How should I shop for IP protection?
Work with brokers and carriers experienced in IP exposures. Request tailored quotes, clarify definitions (what counts as a claim, who is an insured), and compare riders like multi-peril, breach-of-contract, and privacy extensions. Gather sample contracts, patent lists, and loss history to speed quotes and binders.
What riders or add-ons are most useful?
Consider multi-peril riders for redesigns or re-engineering, breach-of-contract coverage for licensing disputes, and data breach extensions if your secret or IP links to customer data. These add-ons can close gaps that core policies leave open and provide broader incident response resources.
How do premiums get determined?
Underwriters look at business type, location, revenue, claims history, and the competitive landscape. Technology-heavy firms and companies with extensive patent portfolios often see higher premiums. Strong risk management and clear documentation can reduce rates and improve terms.
What practical steps reduce exposure and lower costs?
Register copyrights and trademarks, file patents when warranted, and keep thorough development records. Implement clearance searches, use non-disclosure agreements, train staff on confidentiality, and monitor competitors with watch services.

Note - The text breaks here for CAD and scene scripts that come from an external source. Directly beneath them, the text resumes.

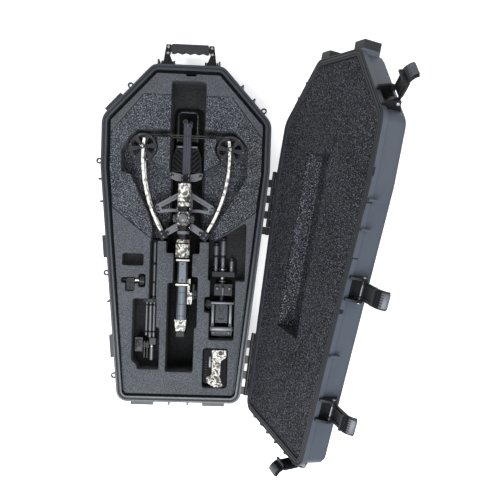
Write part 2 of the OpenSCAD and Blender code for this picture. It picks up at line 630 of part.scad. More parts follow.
// ---- Scope --------------------------------------------------------------------------------------
tube_r = 15;
turret_y = 50;
module scope_tube() color("black") difference() {
    union() {
        along_y(0, -22, 92, scope_z, tube_r);
        along_z(0, turret_y, scope_z, scope_z + 19, 13);
        along_x(-20, 20, turret_y, scope_z, 11);
    }
    along_y(0, -30, 100, scope_z, 12.5);
    along_z(0, turret_y, scope_z + 10, scope_z + 30, 4);
    along_x(-30, 30, turret_y, scope_z, 4);
}
saddle_outline = [[-11, -21], [11, -21], [19, -13], [19, 13], [11, 21], [-11, 21], [-19, 13], [-19, -13]];
module scope_housings() color("white") {
    // saddle round the turrets
    difference() {
        slab([for (p = saddle_outline) p + [0, turret_y]], scope_z - 10, scope_z + 17.5);
        along_y(0, 20, 80, scope_z, tube_r + 0.02);
        along_z(0, turret_y, scope_z, scope_z + 20, 13 + run);
        along_x(-20, 20, turret_y, scope_z, 11 + run);
    }
    difference() {
        union() {
            along_y(0, 92, 157, scope_z, 19);
            along_y(0, 86, 92.1, scope_z, 16, 19);
        }
        along_y(0, 80, 160, scope_z, tube_r + 0.02);
    }
    difference() {
        union() {
            along_y(0, -67, -21, scope_z, 21);
            along_y(0, -21.1, -14, scope_z, 21, 16.5);
        }
        along_y(0, -70, 0, scope_z, tube_r + 0.02);
    }
}
module scope_lenses() color("steelblue") {
    along_y(0, 146, 149, scope_z, tube_r);
    along_y(0, -62, -59, scope_z, tube_r);
}
module scope_rings() color("black") {
    for (y = [75, 18]) difference() {
        union() {
            along_y(0, y, y + 9, scope_z, 18.5);
            box(-12, 12, y, y + 9, riser_top + 1, scope_z - 10);
        }
        along_y(0, y - 1, y + 10, scope_z, tube_r + 0.02);
    }
    // the base runs from the receiver to the riser
    box(-12, 12, 14, 92, riser_top, riser_top + 8);
}
// A dial on the +Z axis with a knurled side, its foot on the origin
module dial(r, h) difference() {
    cylinder(r = r, h = h);
    for (a = [0:20:340]) rotate([0, 0, a]) translate([r + 0.9, 0, 1]) cylinder(r = 1.6, h = h - 2.5);
    translate([0, 0, h - 1.2]) difference() {
        cylinder(r = r - 2.3, h = 2);
        translate([0, 0, -1]) cylinder(r = r - 4.3, h = 4);
    }
}
module scope_elevation_knob() color("gray") translate([0, turret_y, scope_z + 19.2]) dial(12.5, 11.8);
module scope_windage_knob() color("dimgray") translate([20.2, turret_y, scope_z]) rotate([0, 90, 0])
    dial(11.5, 11);
module scope_focus_knob() color("dimgray") translate([-20.2, turret_y, scope_z]) rotate([0, -90, 0])
    dial(11.5, 11);
module scope_power_ring() color("silver") difference() {
    along_y(0, 2.5, 12, scope_z, 18);
    along_y(0, 0, 15, scope_z, tube_r + run);
    for (a = [0:15:345]) translate([0, 0, scope_z]) rotate([0, a, 0]) along_y(18.6, 4, 10.5, 0, 1.2);
}

// ---- Accessories --------------------------------------------------------------------------------
range_outline = [[73, -350], [144, -350], [144, -466], [106, -466], [88, -455], [73, -455]];
// raised spine that runs from the front right round to the back left
range_spine = [[100, -351], [143, -351], [143, -370], [119, -378], [118, -438], [129, -465], [107, -465],
    [84, -451], [84, -438], [105, -428], [102, -380]];
module rangefinder_body() color("white") difference() {
    union() {
        slab(range_outline, 85, 121, 6);
        slab(range_spine, 120, 127, 2);
    }
    for (l = range_lenses) along_y(l.x, -352, -345, 104, l[1]);
}
range_lenses = [[124, 12], [93, 9]];
module rangefinder_lenses() color("steelblue") {
    for (l = range_lenses) along_y(l.x, -352, -349.5, 104, l[1] - run);
    along_y(121, -467.4, -466, 104, 10);
}
// Folded legs [x, lower end, upper end], two of them with a thick sleeve further up
legs = [[100, -112, -24], [122, -101, -8], [150, -112, -70]];
module tripod_legs() color("gray") for (l = legs) {
    along_y(l.x, l[1], l[2], 70, 6.5);
    if (l[2] > -60) along_y(l.x, -66, l[2], 70, 8);
}
module tripod_head() color("black") {
    // shoulder that the legs fold from, and the collar of the centre column
    box(89, 160, -127, -112, 56, 84);
    along_y(122, -112.1, -101, 72, 11.5);
    along_y(122, -150, -126.9, 72, 9.5);
    // pan housing with two clamp screws and the column's end
    box(98, 154, -186, -150, 60, 84);
    for (x = [107, 145]) along_z(x, -164, 84, 90, 5.5);
    along_y(125, -190, -156, 86, 4);
    along_y(122, -206, -186, 74, 9);
    // yoke: top rail, two side bars, plate with a waisted recess, and the lower crossbar
    box(87, 162, -213, -205, 58, 92);
    for (x = [90.5, 146]) box(x, x + 10, -285, -212, 62, 89);
    difference() {
        box(104, 142, -273, -212, 66, 80);
        slab([[114, -262], [130, -262], [130, -254], [125.5, -246], [125.5, -236], [130, -228], [130, -220],
            [114, -220], [114, -228], [118.5, -236], [118.5, -246], [114, -254]], 74, 81);
    }
    box(88, 159, -297, -284, 58, 94);
    box(92, 157, -315, -297, 62, 82);
    for (x = [99, 147]) along_z(x, -304, 82, 88, 5.5);
    // side knob
    along_x(71.5, 88, -214, 78, 16);
}
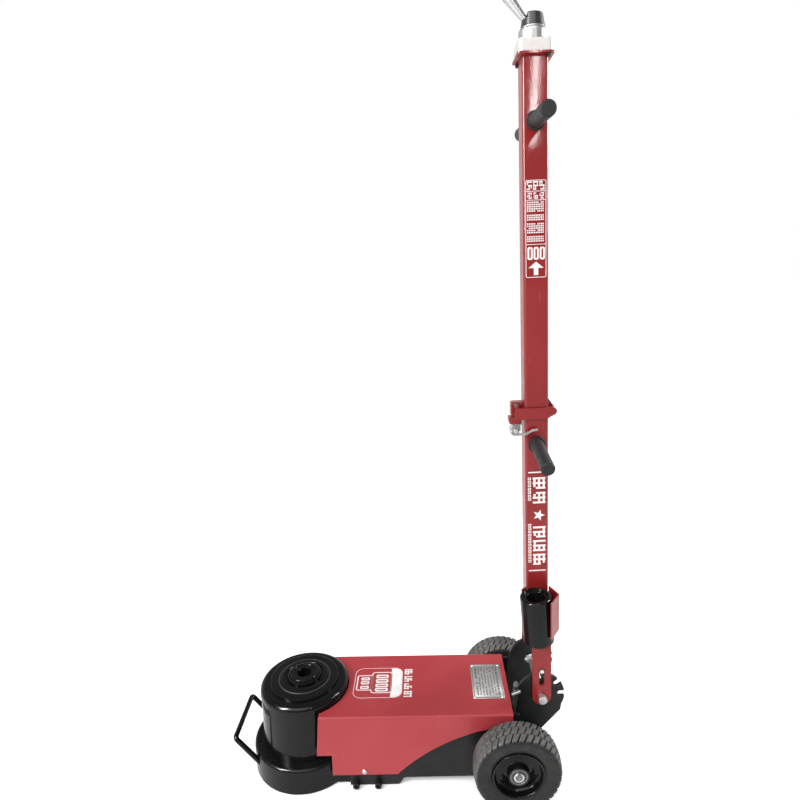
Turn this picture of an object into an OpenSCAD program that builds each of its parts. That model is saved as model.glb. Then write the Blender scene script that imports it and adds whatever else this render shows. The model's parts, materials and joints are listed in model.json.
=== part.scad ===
// Two-stage air-hydraulic trolley jack: a low ram unit on two wheels, pushed and steered by a
// folding upright handle with the air valve at its top.
// Frame: origin on the floor under the ram's axis, +X towards the wheels, +Z up, -Y the near side.

/* [Ram unit] */
// Outer radius of the oil tank
tank_r = 106; // [104:1:107]
// Height of the tank's rim above the floor
tank_top = 216; // [214:1:218]
// Outer radius of the round foot
foot_r = 128; // [126:1:130]
// Height of the foot
foot_h = 68; // [66:1:70]
// Outer radius of the first (outer) ram
outer_ram_r = 58; // [56:1:58]
// Outer radius of the second (inner) ram
inner_ram_r = 40; // [38:1:42]
// Radius of the socket in the top of the inner ram
socket_r = 17; // [15:0.5:18]

/* [Hood] */
// Half width of the sheet hood
hood_half_w = 110; // [110:0.5:111]
// Height of the hood's top face
hood_top = 195.4; // [194:0.2:198]
// Rear end of the hood
hood_end = 500.6; // [496:0.2:502]
// Sheet thickness of the hood
hood_t = 2; // [1.5:0.25:2.5]

/* [Wheels] */
// Radius of the tyres
tyre_r = 100; // [99:0.5:101]
// Width of the tyres
tyre_w = 63; // [60:1:64]
// Distance of each wheel's middle plane from the centre line
wheel_y = 157; // [156:1:160]
// Position of the axle behind the ram
axle_x = 504; // [502:1:506]
// Radius of the axle's journals
journal_r = 8.5; // [8.5:0.5:8.5]

/* [Handle] */
// Side of the square handle tube
tube_w = 52; // [51:1:52]
// Wall of the handle tube
tube_wall = 2.5; // [2:0.5:3]
// Forward lean of the upright handle, degrees
handle_lean = 2.2; // [1.5:0.1:3]
// Height along the handle at which it folds
fold_s = 690; // [690:1:692]
// Top end of the upper tube along the handle
tube_top = 1386; // [1380:1:1400]
// Length of each side grip
grip_len = 124; // [110:1:126]
// Radius of each rubber grip
grip_r = 15; // [14:0.5:16]

/* [Hidden] */
$fn = 64;

gap = 0.5;              // working gap between neighbours that move past each other
fit = 0.05;             // radial clearance of a running fit

// Ram unit
well_r = 76;            // outside of the main cylinder
well_floor = 22;        // floor of the well in the foot
head_r = 82;            // head nut
head_top = 222;
outer_top = 226;
inner_top = 231;
saddle_top = 234;
saddle_r = 34;
socket_depth = 26;
bail_r = 6;             // carrying bail: its bar, where its legs meet the foot, and its bends
bail_half = 71;
bail_bend = 8;
bail_bar = [-157, 110];
bail_foot = [-107, 46];
bail_leg = norm(bail_foot - bail_bar) + 12;
block_x0 = 118;         // pump block behind the foot
block_x1 = 236;
block_half_w = 98;
block_h = 70;
tower_x0 = 168;         // raised part of the block that holds the plunger
gallery_z = 38;         // oil way from the block into the ram's cylinder
plug_at = [190, 80];
filler_z = 150;         // filler in the tank's rear wall, under the hood
filler_r = 6;

// Frame
plate_in = 98;          // inner face of the frame plates
plate_out = 104;
frame_end = 516;
frame_low = 22;
frame_top = 190;
shoe_low = 3;           // the frame plates' deep front part
shoe_end = 229;
bolt_x = [133, 185];    // bolts through the frame plates into the pump block
bolt_z = 11;
axle_z = tyre_r;
axle_bar_r = 12.5;      // the axle between the wheels
pan_x0 = block_x1 + 5;
hood_fixing = [153, 45.5];
bulkhead_x = 466;
plate_mid = [451, 4];   // data plate on the hood
plate_size = [76, 122];
plate_t = 0.8;
quad_in = 62;           // inner face of the quadrants
quad_out = 70;

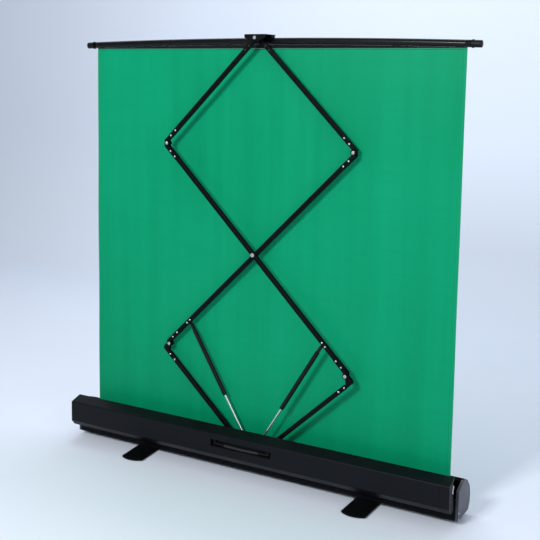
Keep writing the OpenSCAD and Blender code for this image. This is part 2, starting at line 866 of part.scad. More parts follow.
module top_cap(right) {
    color("#131417") bar_end(right) rotate([0, 90, 0]) {
        translate([0, 0, 0.2]) cylinder(h = 7, r = bar_r + 2.5);
        translate([0, 0, -28]) cylinder(h = 29, r = bar_r - 1.7);
        translate([0, 0, 7]) rotate_extrude() union() {
            square([bar_r, 33]);
            square([bar_r - 4, 37]);
            translate([bar_r - 4, 33]) circle(4);
        }
    }
}

// Channel that joins the two upper arms to the top tube
module top_bracket() {
    top_z = top_pivot_z + 16;
    half_w = bracket_w / 2;
    saddle_y = screen_y + bar_r + 2;
    color("#1d1f24") difference() {
        union() {
            translate([-half_w, cheek_front_y, top_z - cheek_t])
                cube([bracket_w, saddle_y - cheek_front_y, cheek_t]);
            along_y(cheek_front_y, cheek_t) polygon([
                [-half_w, top_z], [half_w, top_z], [half_w, top_z - 16],
                [20, top_z - 31], [-20, top_z - 31], [-half_w, top_z - 16]
            ]);
            along_y(top_cheek_y, cheek_t) {
                translate([-20, top_pivot_z - 14]) square([40, 30]);
                translate([-12, screen_top_z + 4]) square([24, 40]);
            }
            translate([-half_w + 4, top_cheek_y + cheek_t, bar_mid_z])
                cube([bracket_w - 8, saddle_y - top_cheek_y - cheek_t, top_z - bar_mid_z]);
        }
        translate([0, cheek_front_y - 1, top_pivot_z]) rod_y(0, top_bracket_d + 5, pin_r);
        translate([-half_w - 1, screen_y, bar_mid_z]) rod_x(0, bracket_w + 2, bar_r + 0.1);
    }
}

module top_pivot_pin() {
    color("silver") translate([0, 0, top_pivot_z]) {
        rod_y(cheek_front_y, top_bracket_d, pin_r);
        rod_y(cheek_front_y - pin_head_t, pin_head_t, pin_head_r);
        rod_y(spacer_y, spacer_t, pin_head_r);
    }
}

// ---- Fabric and roller ----

module fabric_panel() {
    low_z = roller_z;
    color("#11a875") translate([-screen_w / 2, screen_y - screen_t / 2, low_z])
        cube([screen_w, screen_t, screen_top_z - low_z - gap]);
}

module at_roller() {
    translate([0, roller_y, roller_z]) children();
}

module fabric_roll() {
    color("#0f9c6c") at_roller() difference() {
        rod_x(-screen_w / 2, screen_w, wound_r);
        rod_x(-screen_w / 2 - 1, screen_w + 2, roller_r);
    }
}

module roller_tube() {
    color("#9a9da3") at_roller() difference() {
        rod_x(-roller_end_x, roller_l, roller_r);
        rod_x(-roller_end_x - 1, roller_l + 2, roller_r - 1.5);
    }
}

module roller_plugs() {
    color("#2a2c31") at_roller() for (side = [true, false]) on_side(side) difference() {
        union() {
            rod_x(roller_end_x - 30, 30, roller_r - 1.55);
            rod_x(roller_end_x, 4, roller_r + 3);
        }
        rod_x(roller_end_x - 31, 40, axle_r + 0.05);
    }
}

// The axle carries the wind-up spring at the right-hand end
module roller_axles() {
    color("silver") at_roller() {
        rod_x(roller_end_x - 420, case_inner_l / 2 + 5 - roller_end_x + 420, axle_r);
        mirror([1, 0, 0]) rod_x(roller_end_x - 60, case_inner_l / 2 + 5 - roller_end_x + 60, axle_r);
        rod_x(roller_end_x - 412, 8, 9);
    }
}

module roller_spring() {
    color("silver") at_roller() for (k = [0 : 23])
        translate([roller_end_x - 60 - k * 14, 0, 0]) rotate([0, 90, 0])
            rotate_extrude() translate([9, 0]) circle(1.2);
}

module roller_mounts() {
    floor_z = case_floor_z + case_wall;
    x = roller_end_x + 8;
    color("#33353b") for (side = [true, false]) on_side(side) difference() {
        union() {
            translate([x, roller_y - 18, floor_z]) cube([3, 36, roller_z - floor_z]);
            translate([x, roller_y, roller_z]) rod_x(0, 3, 18);
            translate([x, roller_y - 18, floor_z]) cube([24, 36, 3]);
        }
        translate([x - 1, roller_y, roller_z]) rod_x(0, 5, axle_r);
    }
}

// ---- Nodes ----

base_shell();
base_cap(false);  // base_cap_left
base_cap(true);  // base_cap_right
cap_screws();
scissor_bracket();
base_pivot_pins();
base_hinge_barrels();
hinge_rods();
roller_mounts();
roller_axles();
roller_spring();
foot_pins();
lid_panel();
lid_end(false);  // lid_end_left
lid_end(true);  // lid_end_right
lid_hinge_barrels();
handle_tray();
carry_handle();
latch(false);  // latch_left
latch(true);  // latch_right
foot(false);  // foot_left
foot(true);  // foot_right
foot_pads(false);  // foot_pads_left
foot_pads(true);  // foot_pads_right
lower_arm(false);  // lower_arm_left
lower_arm(true);  // lower_arm_right
long_arm(true);  // long_arm_front
long_arm(false);  // long_arm_rear
upper_arm(false);  // upper_arm_left
upper_arm(true);  // upper_arm_right
lower_lugs(false);  // lower_lugs_left
lower_lugs(true);  // lower_lugs_right
long_plates(true);  // long_plates_front
long_plates(false);  // long_plates_rear
upper_lugs(false);  // upper_lugs_left
upper_lugs(true);  // upper_lugs_right
lower_rivets(false);  // lower_rivets_left
lower_rivets(true);  // lower_rivets_right
long_pins(true);  // long_pins_front
long_pins(false);  // long_pins_rear
upper_rivets(false);  // upper_rivets_left
upper_rivets(true);  // upper_rivets_right
strut_cylinder(false);  // strut_cylinder_left
strut_cylinder(true);  // strut_cylinder_right
strut_rod(false);  // strut_rod_left
strut_rod(true);  // strut_rod_right
top_tube();
hem_strip();
top_cap(false);  // top_cap_left
top_cap(true);  // top_cap_right
top_bracket();
top_pivot_pin();
fabric_panel();
fabric_roll();
roller_tube();
roller_plugs();
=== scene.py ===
import json
import math

import bpy
import numpy as np
from mathutils import Matrix, Vector


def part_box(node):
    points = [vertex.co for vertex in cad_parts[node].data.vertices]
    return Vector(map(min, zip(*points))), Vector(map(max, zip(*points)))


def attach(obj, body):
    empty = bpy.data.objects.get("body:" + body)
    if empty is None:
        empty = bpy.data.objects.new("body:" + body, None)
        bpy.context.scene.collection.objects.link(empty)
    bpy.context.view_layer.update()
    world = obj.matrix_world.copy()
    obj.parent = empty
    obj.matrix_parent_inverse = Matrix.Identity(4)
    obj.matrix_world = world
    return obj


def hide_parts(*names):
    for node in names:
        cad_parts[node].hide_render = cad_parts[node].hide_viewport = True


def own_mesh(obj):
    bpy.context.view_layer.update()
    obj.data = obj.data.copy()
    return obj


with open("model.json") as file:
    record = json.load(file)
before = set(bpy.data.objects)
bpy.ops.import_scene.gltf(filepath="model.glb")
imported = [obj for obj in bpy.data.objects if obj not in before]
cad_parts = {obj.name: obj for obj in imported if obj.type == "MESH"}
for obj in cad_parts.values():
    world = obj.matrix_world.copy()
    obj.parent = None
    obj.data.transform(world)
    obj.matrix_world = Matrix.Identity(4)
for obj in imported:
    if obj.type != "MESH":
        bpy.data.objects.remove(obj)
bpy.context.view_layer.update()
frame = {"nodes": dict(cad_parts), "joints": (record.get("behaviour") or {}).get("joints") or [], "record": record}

# Looks for a pull-up backdrop panel: green fabric on a scissor frame over a floor case.
# Everything is in metres in the part's own frame: +X along the case, the screen's
# front towards +Y, and the frame's side, which the camera sees, towards -Y.

RNG = np.random.default_rng(11)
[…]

These practices reduce claims and demonstrate sound controls to insurers.
What should I do immediately after receiving a claim or threat?
Preserve all relevant documents, notify your insurer promptly per policy terms, and consult counsel experienced in IP disputes. Early communication with your carrier helps secure defense funding, obtain guidance on response strategy, and avoid coverage pitfalls tied to late notice or mishandled evidence.